20 Nov 2012 | Adverse Events
The Health Quality & Safety Commission has released the 2011/12 report of serious and sentinel events (SSEs) in District Health Board hospitals.
The report shows 360 SSEs were reported, 3 percent fewer than the 370 recorded in 2010/11. Ninety-one patients died (86 in 2010/11), although not necessarily as a result of the adverse event which occurred.
Adverse events reported by DHBs for 2011/12 include:
The Commission’s Chair, Professor Alan Merry, says not all the events described in the report were preventable, but many involved errors that should not have happened.
“In some tragic cases errors resulted in serious injury or death. Each event has a name, a face and a family, and we should view these incidents through their eyes.”
Professor Merry welcomes the overall decrease in SSEs and specifically falls for 2011/12.
“This is very good news and represents a lot of hard work by DHBs to both report and prevent adverse events,” he says.
“At the same time, however, we have seen an increase in the number of cases of delayed treatment and suspected in-patient suicides.”
He says the greater number of suspected in-patient suicides this year does not appear to be part of an increasing trend. Most of the cases involved mental health patients, although at least two were patients who had been on general wards.
“The Commission has looked at the reviews into these very sad events and there appear to be no common factors. There is also no evidence of a trend of increasing in-patient suicides.”
Over the past five years, in-patient suicide numbers have varied – 16 in 2007/08, 8 in 2008/09, 4 in 2009/10, 3 in 2010/11 and 17 in 2011/12.
The Commission’s Reportable Events Clinical Lead, Dr David Sage, says the cases involving delays emphasise two things – how important it is for clinicians to follow up when tests have been ordered, referrals made, or further treatment recommended; and the importance of formal reconciliation procedures when organising biopsies and appointments.
“The Commission is looking at measures that can be put in place to reduce the likelihood of these types of events. For example, making sure patients are full partners in the management of their care – so they too are aware if there needs to be a further test, result from a specimen, or referral to another specialist,” says Dr Sage.
Professor Merry says despite the gains made in 2011/12, too many people are still being harmed in the course of receiving health care.
“This is not about apportioning blame,” he says. “This is about learning from our mistakes and making our health and disability services safer so patients receive the care they need, without needless harm. This SSE report contributes to that by stimulating discussion about adverse events and identifying areas for improvement.”
The 2011/12 SSE report is the Commission’s third, and the sixth by DHBs.
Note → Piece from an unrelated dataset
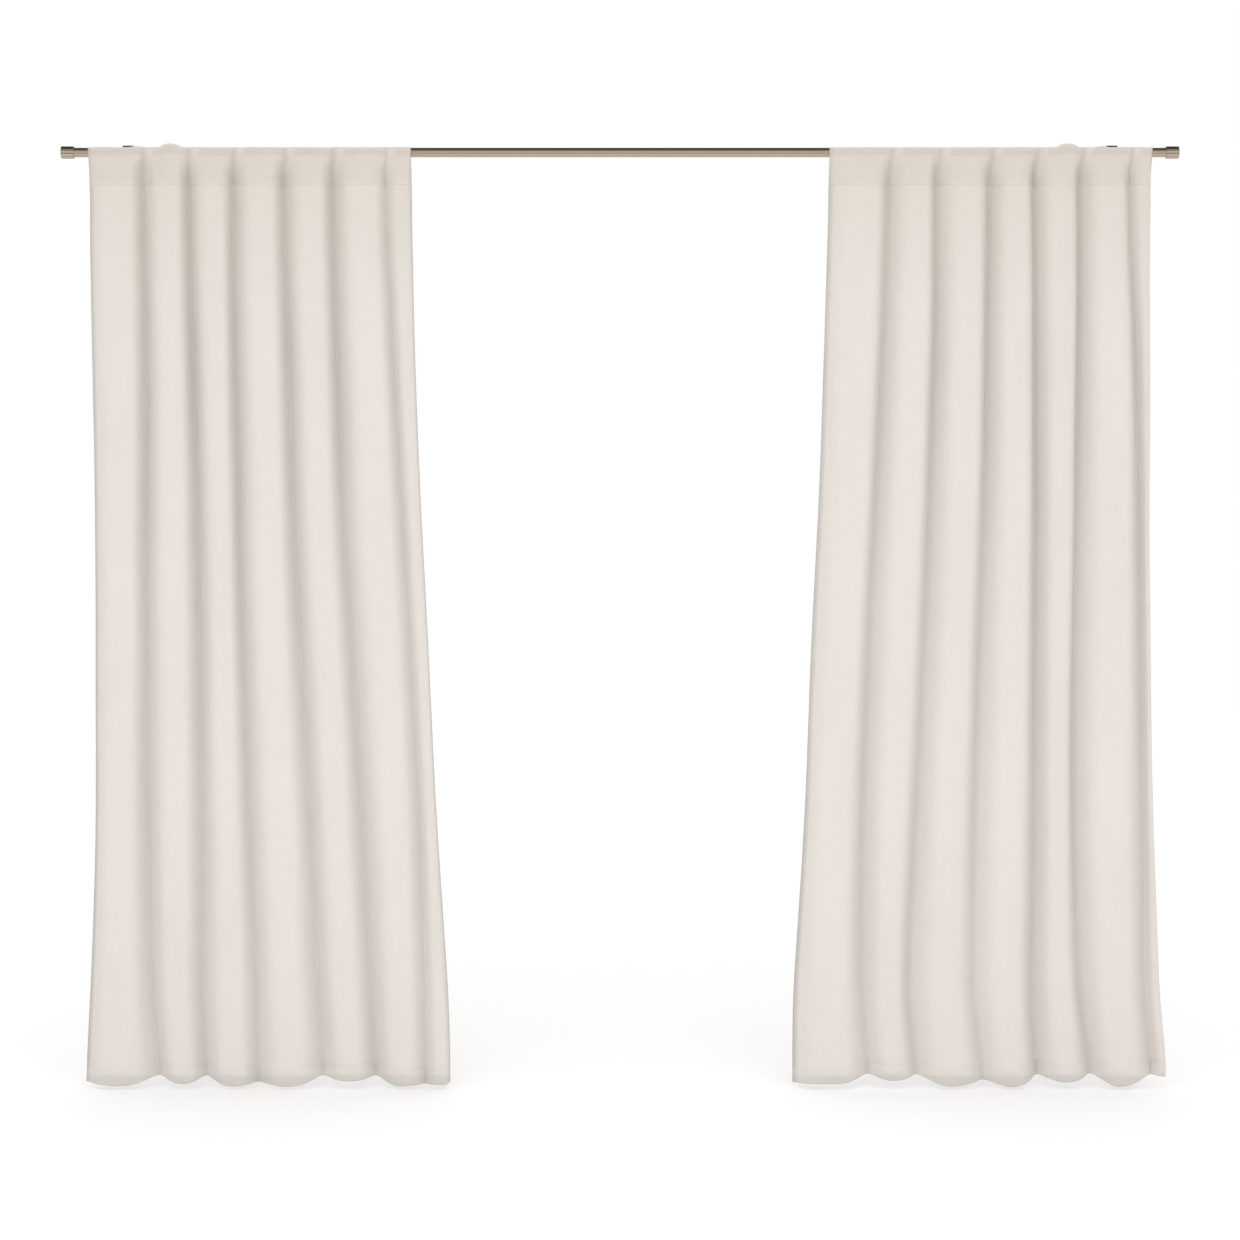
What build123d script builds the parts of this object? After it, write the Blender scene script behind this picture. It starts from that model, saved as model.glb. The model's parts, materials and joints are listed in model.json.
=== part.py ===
from build123d import *
import os
from math import ceil, cos, pi

# A pair of back-tab curtain panels on a round wall-mounted rod.
# Millimetres. +X runs along the rod, +Z is up, the wall is the plane Y = 0 and the room is on
# the -Y side. The origin is on the wall, midway between the brackets, level with the rod's axis.

# Rod
ROD_R = 12.5
ROD_WALL = 1.2
ROD_HALF = 1482.0
ROD_Y = -90.0
CONNECTOR_GAP = 0.1
CONNECTOR_WALL = 2.0
CONNECTOR_LENGTH = 160.0

# End caps, slid over the tube ends and held by a grub screw from below
CAP_R = 16.5
CAP_LENGTH = 35.0
CAP_OVERHANG = 6.0
CAP_COLLAR_R = 14.4
CAP_COLLAR_LENGTH = 2.2
CAP_CHAMFER = 0.7
CAP_SCREW_R = 2.0
CAP_SCREW_FROM_COLLAR = 14.0
CAP_SCREW_RECESS = 0.4
CAP_SCREW_SOCKET_R = 1.1
CAP_SCREW_SOCKET_DEPTH = 2.0

# Brackets
BRACKET_X = 1309.0
PLATE_R = 30.0
PLATE_THICK = 4.5
PLATE_FILLET = 1.2
WALL_HOLE_R = 2.5
WALL_HOLE_SINK_R = 4.6
WALL_HOLE_SPACING = 40.0
ARM_R = 7.0
ARM_SCREW_R = 3.0
ARM_SCREW_HEAD_R = 5.6
ARM_SCREW_LENGTH = 18.0
ARM_SCREW_SOCKET_R = 2.1
ARM_SCREW_SOCKET_DEPTH = 2.4
ARM_SADDLE_DEPTH = 2.0
BORE_END_GAP = 1.0
RING_R = 18.5
RING_WIDTH = 29.0
RING_CHAMFER = 0.8
SPIGOT_R = 4.0
SPIGOT_LENGTH = 13.0
BOSS_R = 6.0
BOSS_DROP = 4.0

# Thumb screws that lock the rod in the brackets
LOCK_SCREW_R = 2.5
LOCK_KNOB_R = 7.0
LOCK_KNOB_HEIGHT = 8.0
LOCK_KNOB_FLUTES = 14
LOCK_FLUTE_R = 0.9
LOCK_TIP_GAP = 0.25

# Clearances between pieces
SLIP_FIT = 0.05
FACE_GAP = 0.1
TAB_CLEARANCE = 0.5

# How far a cut runs past the face that it opens
OVERCUT = 1.0

# Curtain panels
CLOTH_THICK = 1.5
HEADING_TOP = 10.5
HEADING_HEIGHT = 100.0
PANEL_LENGTH = 2490.0
STRIP_GAP = 1.0
STEPS_PER_SIDE = 5

# Back tabs, one behind the ridge of each pleat
TAB_WIDTH = 20.0
TAB_THICK = 1.2
TAB_DROP = 70.0
TAB_BELOW_EDGE = 1.0
TAB_FRONT_Y = -109.5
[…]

It does not include all adverse events that occurred in public hospitals, only those which DHBs consider serious or sentinel.
This year, a national reportable events policy has introduced a change to the way SSEs are reported to the Commission. Previously, there was no requirement for DHBs to report the outcome of a review to the Commission, meaning lessons from events were often not shared. There is now a requirement for organisations to report to the Commission the key findings and recommendations of reviews of events that occurred from 1 July 2012. Future SSE reports will be able to discuss in greater detail issues such as contributory causes and what has been learnt from the events.
In addition, a number of health and disability organisations other than DHBs are in discussion with the Commission about potentially reporting SSEs in the future. They include members of organisations such as the Disability Support Network, Care Association NZ, Hospice NZ and Ambulance NZ. Individual providers such as Mercy Hospital Dunedin are also in discussions with the Commission.
The Commission is working with the mental health sector to identify the best approach to reviewing and reporting on suicides involving mental health service users, and in future there will be a separate report covering these events.
The Commission is also working closely with the health and disability sector on a number of initiatives, including a national patient safety campaign to be launched in the first half of 2013.
A serious adverse event is one that leads to significant additional treatment but is not life-threatening, and has not resulted in a major loss of function
A sentinel adverse event is life-threatening or has led to an unexpected death or major loss of function.
 In the 2010/11 report, DHBs initially reported 377 cases but later withdrew seven cases after completing reviews which found those cases no longer fell into the category of ‘serious’ or ‘sentinel’. Some of the adverse events included in the 2011/12 SSE report are also subject to further review, and numbers may change.